I consider myself a dog trainer. I don't have biases against any breeds (of course some I would not own myself and I know my limits on what to take on and refer to others if needed.). My decade of working in education (kids) has helped me deal with people without being judgemental. When I had my first dog and he was doing well in obedience I thought about becoming a trainer until the trainer said that having experience with one dog is not what makes you a trainer but you are that particular dog's trainer! You need to know the ins and outs and the history of the breeds, be able to communicate in and know how to interpret dog language. You need to know their personal history and to take it in account when training them.
I finished two intense courses to become an instructor in Europe, worked in shelters, worked for free for a while, fostered many different breeds and mutts and that's how the business got on its feet. Just applying the techniques is not sufficient. You almost have to become the dog. But most of your work will be people training.


----------



## cdwoodcox (Jul 4, 2015)

I am so close to being able to call myself a dog trainer. I have 1 1/2 seasons of cesar milan's dog whisperer to watch then I should know everything their is to training a dog or more importantly how to teach their owners to walk with confidence. that solves everything right. 
Before someone comments on how watching a show doesn't make you a dog trainer I was kidding. 
I have learned one thing about training dogs in the year I have had Rosko. Dog trainers are no different than drywallers or painters. Everyone's the best and the other guy is usually doing it wrong. 
what makes someone a dog trainer to me is being able to get results in multiple dogs or breeds. Nothing wrong with specializing in one breed. and being able to teach the owner how to replicate and not destroy what you just done.


----------



## ipopro (May 4, 2012)

cdwoodcox said:


> I am so close to being able to call myself a dog trainer. I have 1 1/2 seasons of cesar milan's dog whisperer to watch then I should know everything their is to training a dog or more importantly how to teach their owners to walk with confidence. that solves everything right.
> Before someone comments on how watching a show doesn't make you a dog trainer I was kidding.
> I have learned one thing about training dogs in the year I have had Rosko. Dog trainers are no different than drywallers or painters. Everyone's the best and the other guy is usually doing it wrong.
> what makes someone a dog trainer to me is being able to get results in multiple dogs or breeds. Nothing wrong with specializing in one breed. and being able to teach the owner how to replicate and not destroy what you just done.

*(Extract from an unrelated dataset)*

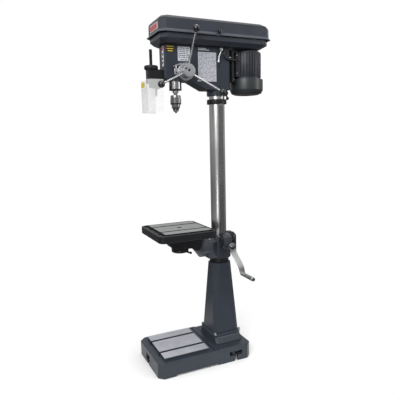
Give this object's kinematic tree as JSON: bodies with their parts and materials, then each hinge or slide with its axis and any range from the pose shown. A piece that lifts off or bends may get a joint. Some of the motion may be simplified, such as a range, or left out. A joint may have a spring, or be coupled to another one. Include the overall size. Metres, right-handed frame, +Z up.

Interesting, here again I have read about being able to train multiple breeds, interesting!:grin2:


----------



## phgsd (Jun 6, 2004)

Titles don't necessarily make a trainer - I have seen too many people get through trials only because of handholding from their trainer. On their own they'd never be able to title a dog (or train someone else's dog). 

Once someone has titled several dogs they should enough experience to help others, but may not be a true trainer who can really troubleshoot issues.

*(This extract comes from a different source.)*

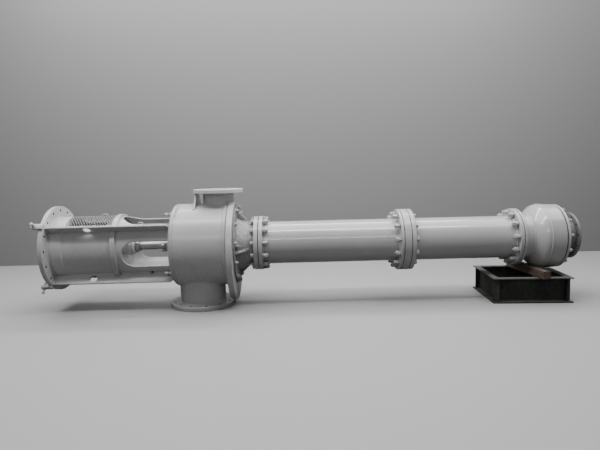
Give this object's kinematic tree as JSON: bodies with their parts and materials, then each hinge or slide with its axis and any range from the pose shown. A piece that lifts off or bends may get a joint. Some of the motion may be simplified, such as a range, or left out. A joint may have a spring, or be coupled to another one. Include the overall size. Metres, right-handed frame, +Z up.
{
  "type": "vertical acid pump",
  "caption": "Long flanged column pump laid on its side: ribbed motor stool, drum with nozzles, base plate, pipe column and round bowl, propped on a timber and a low steel frame.",
  "frame": {"origin": "centre of the part's box in plan, at floor level", "axes": "+X along the pump's axis from the motor flange to the suction flange, +Z up towards the top nozzle"},
  "size_m": [5.653, 1.062, 1.2526],
  "materials": {
    "grey_paint": "glossy light grey paint",
    "silver_casting": "rough casting in silver paint",
    "dark_iron": "dull dark iron",
    "machined_steel": "machined, lightly oiled",
    "galvanised": "dull galvanised expanded metal",
    "grimy_steel": "black, grimy and scuffed",
    "timber": "old sawn wood"
  },
  "bodies": {
    "pump": {"motor_flange": "grey_paint", "stool_tube": "grey_paint", "stiffener_ring": "grey_paint", "rib_1": "grey_paint", "rib_2": "grey_paint", "rib_3": "grey_paint", "rib_4": "grey_paint", "jack_lug_1": "grey_paint", "jack_lug_2": "grey_paint", "jack_lug_3": "grey_paint", "jack_lug_4": "grey_paint", "guard_top": "galvanised", "guard_bottom": "galvanised", "bearing_housing": "grey_paint", "stuffing_box": "machined_steel", "drum_head": "grey_paint", "drum_shell": "grey_paint", "discharge_neck": "grey_paint", "discharge_flange": "grey_paint", "top_neck": "grey_paint", "top_flange": "grey_paint", "top_gusset": "grey_paint", "base_plate": "grey_paint", "column_head": "silver_casting", "head_flange": "grey_paint", "pipe_1_upper_flange": "grey_paint", "column_pipe_1": "grey_paint", "pipe_1_lower_flange": "grey_paint", "bearing_spider": "grey_paint", "pipe_2_upper_flange": "grey_paint", "column_pipe_2": "grey_paint", "pipe_2_lower_flange": "grey_paint", "bowl_flange": "grey_paint", "bowl": "grey_paint", "bowl_cover": "grey_paint", "suction_neck": "dark_iron", "suction_flange": "dark_iron", "stand_front": "grimy_steel", "stand_rear": "grimy_steel", "stand_right": "grimy_steel", "stand_left": "grimy_steel", "timber_block": "timber"},
    "rotor": {"shaft": "machined_steel", "coupling_hub": "dark_iron", "impeller": "dark_iron"}
  },
  "joints": [
    {"name": "rotor_spin", "type": "hinge", "parent": "pump", "child": "rotor", "pos_m": [0, 0, 0.6586], "axis": [1, 0, 0], "continuous": true}
  ]
}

I think a successful trainer is one whose students have put titles on dogs. And I do think it is more impressive to see a trainer who's worked with dogs of different breeds/temperaments, but is not absolutely necessary.


----------



## Cassidy's Mom (Mar 30, 2003)

ipopro said:


> Interesting, here again I have read about being able to train multiple breeds, interesting!:grin2:


To me, it's not so much breed specific but training different kinds of dogs, with different challenges and issues. While that _can _sometimes translate to different breeds, it doesn't always. There's a difference between working with a dog that has natural focus, is easily engaged, and has a strong willingness to work for food or toys, and a dog that is more difficult to motivate and isn't all that interested. The latter dog requires more skill, and an ability to think outside the box. A dog that's highly reactive to other dogs can be more challenging to work with than one that's neutral towards other dogs - these are just a couple of examples of what I'm talking about. 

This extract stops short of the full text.